--- START OF Data lines ---

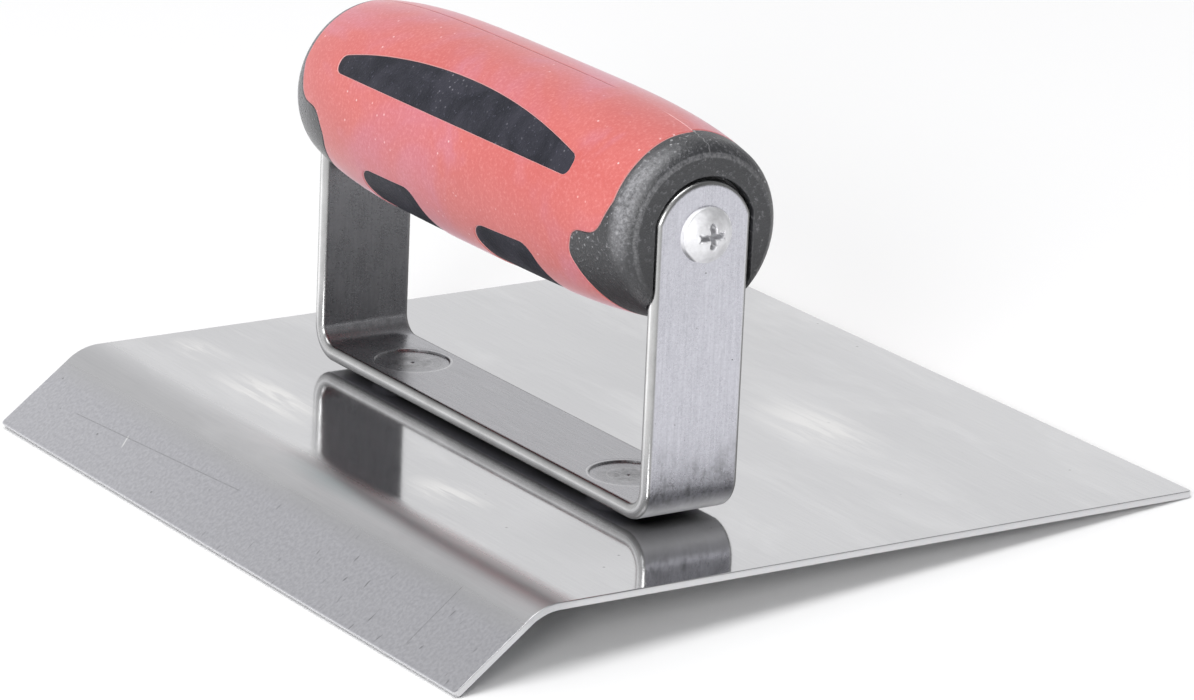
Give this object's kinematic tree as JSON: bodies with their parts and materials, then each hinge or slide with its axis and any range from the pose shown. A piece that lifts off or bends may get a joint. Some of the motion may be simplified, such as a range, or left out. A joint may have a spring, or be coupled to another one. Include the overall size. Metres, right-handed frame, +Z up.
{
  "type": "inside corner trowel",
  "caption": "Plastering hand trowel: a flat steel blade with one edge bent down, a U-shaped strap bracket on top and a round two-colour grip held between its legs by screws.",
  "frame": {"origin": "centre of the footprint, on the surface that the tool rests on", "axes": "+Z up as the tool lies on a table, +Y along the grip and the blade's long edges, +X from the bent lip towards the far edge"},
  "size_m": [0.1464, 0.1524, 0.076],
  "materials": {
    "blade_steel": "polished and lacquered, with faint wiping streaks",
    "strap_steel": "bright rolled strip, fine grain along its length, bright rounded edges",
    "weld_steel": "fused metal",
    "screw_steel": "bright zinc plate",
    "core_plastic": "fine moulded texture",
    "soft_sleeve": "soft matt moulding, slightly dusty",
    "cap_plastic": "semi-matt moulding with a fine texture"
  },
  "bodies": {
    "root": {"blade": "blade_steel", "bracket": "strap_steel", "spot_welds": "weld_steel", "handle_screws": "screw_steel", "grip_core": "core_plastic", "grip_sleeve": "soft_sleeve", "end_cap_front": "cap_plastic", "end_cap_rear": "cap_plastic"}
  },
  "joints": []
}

--- END OF Data lines ---

• Exercise
Return the whole listing exactly.

• Solution to this task
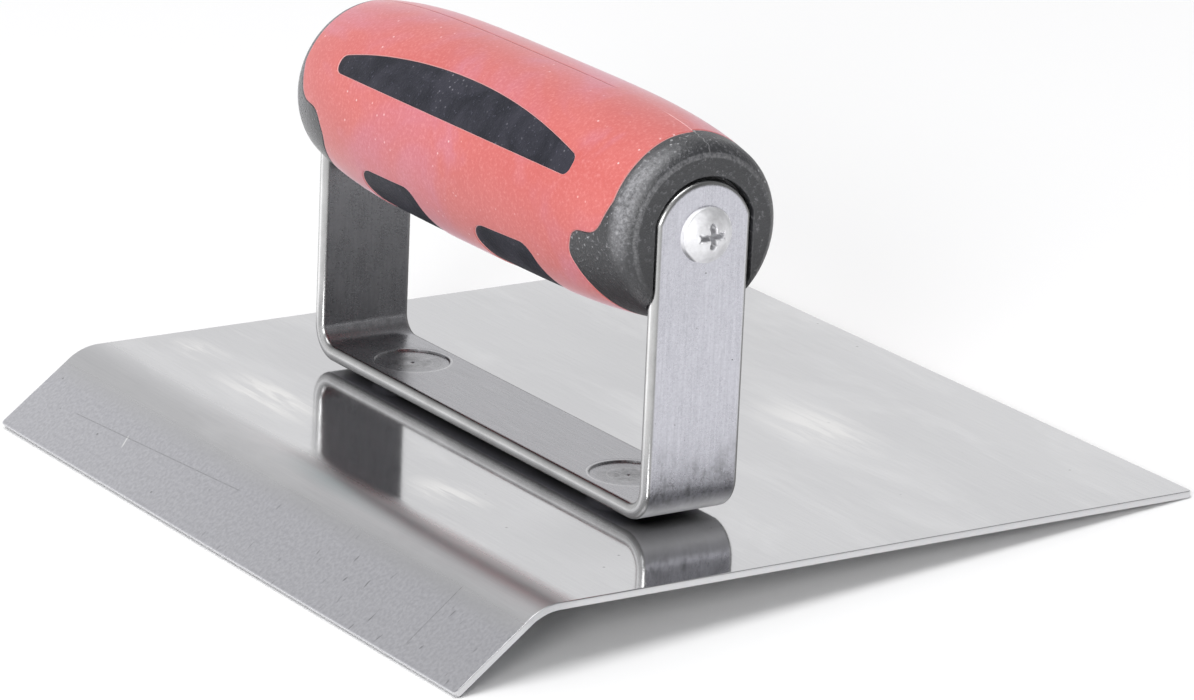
Give this object's kinematic tree as JSON: bodies with their parts and materials, then each hinge or slide with its axis and any range from the pose shown. A piece that lifts off or bends may get a joint. Some of the motion may be simplified, such as a range, or left out. A joint may have a spring, or be coupled to another one. Include the overall size. Metres, right-handed frame, +Z up.
{
  "type": "inside corner trowel",
  "caption": "Plastering hand trowel: a flat steel blade with one edge bent down, a U-shaped strap bracket on top and a round two-colour grip held between its legs by screws.",
  "frame": {"origin": "centre of the footprint, on the surface that the tool rests on", "axes": "+Z up as the tool lies on a table, +Y along the grip and the blade's long edges, +X from the bent lip towards the far edge"},
  "size_m": [0.1464, 0.1524, 0.076],
  "materials": {
    "blade_steel": "polished and lacquered, with faint wiping streaks",
    "strap_steel": "bright rolled strip, fine grain along its length, bright rounded edges",
    "weld_steel": "fused metal",
    "screw_steel": "bright zinc plate",
    "core_plastic": "fine moulded texture",
    "soft_sleeve": "soft matt moulding, slightly dusty",
    "cap_plastic": "semi-matt moulding with a fine texture"
  },
  "bodies": {
    "root": {"blade": "blade_steel", "bracket": "strap_steel", "spot_welds": "weld_steel", "handle_screws": "screw_steel", "grip_core": "core_plastic", "grip_sleeve": "soft_sleeve", "end_cap_front": "cap_plastic", "end_cap_rear": "cap_plastic"}
  },
  "joints": []
}